Supplied information

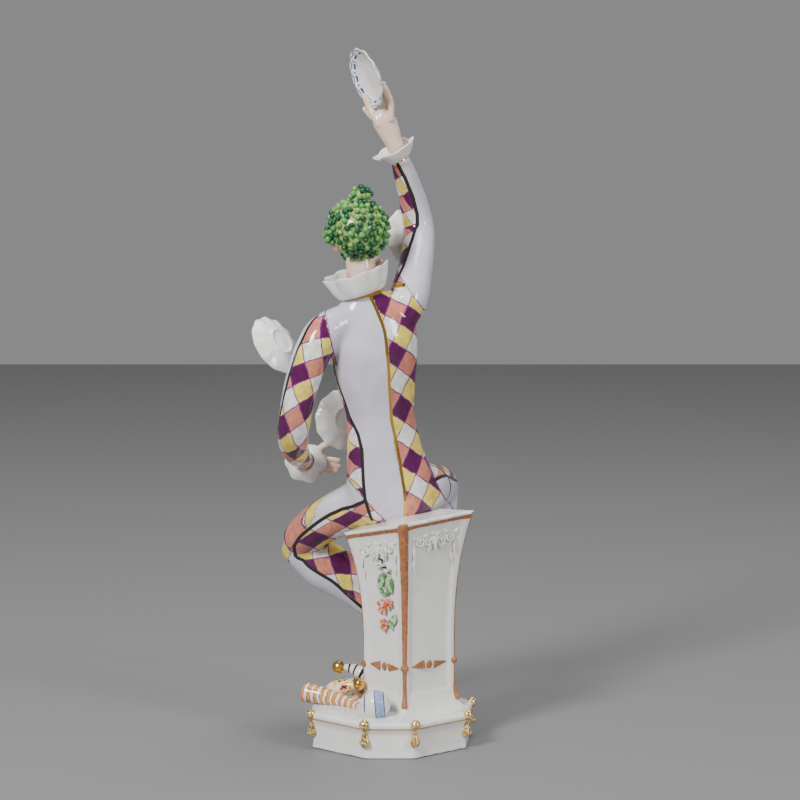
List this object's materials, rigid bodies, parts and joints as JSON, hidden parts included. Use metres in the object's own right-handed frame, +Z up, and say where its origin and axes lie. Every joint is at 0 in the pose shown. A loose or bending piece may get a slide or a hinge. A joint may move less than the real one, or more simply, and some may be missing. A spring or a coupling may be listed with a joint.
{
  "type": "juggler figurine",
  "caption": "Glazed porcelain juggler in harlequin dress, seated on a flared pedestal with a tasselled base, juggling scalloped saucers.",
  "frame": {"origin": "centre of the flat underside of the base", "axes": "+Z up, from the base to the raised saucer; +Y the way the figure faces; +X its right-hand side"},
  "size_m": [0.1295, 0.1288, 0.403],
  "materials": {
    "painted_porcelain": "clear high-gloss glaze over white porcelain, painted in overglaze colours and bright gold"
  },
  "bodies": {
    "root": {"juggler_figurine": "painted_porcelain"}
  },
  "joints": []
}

Requirements
Extract each line from the listing that holds the word "materials".

The response
List this object's materials, rigid bodies, parts and joints as JSON, hidden parts included. Use metres in the object's own right-handed frame, +Z up, and say where its origin and axes lie. Every joint is at 0 in the pose shown. A loose or bending piece may get a slide or a hinge. A joint may move less than the real one, or more simply, and some may be missing. A spring or a coupling may be listed with a joint.
  "materials": {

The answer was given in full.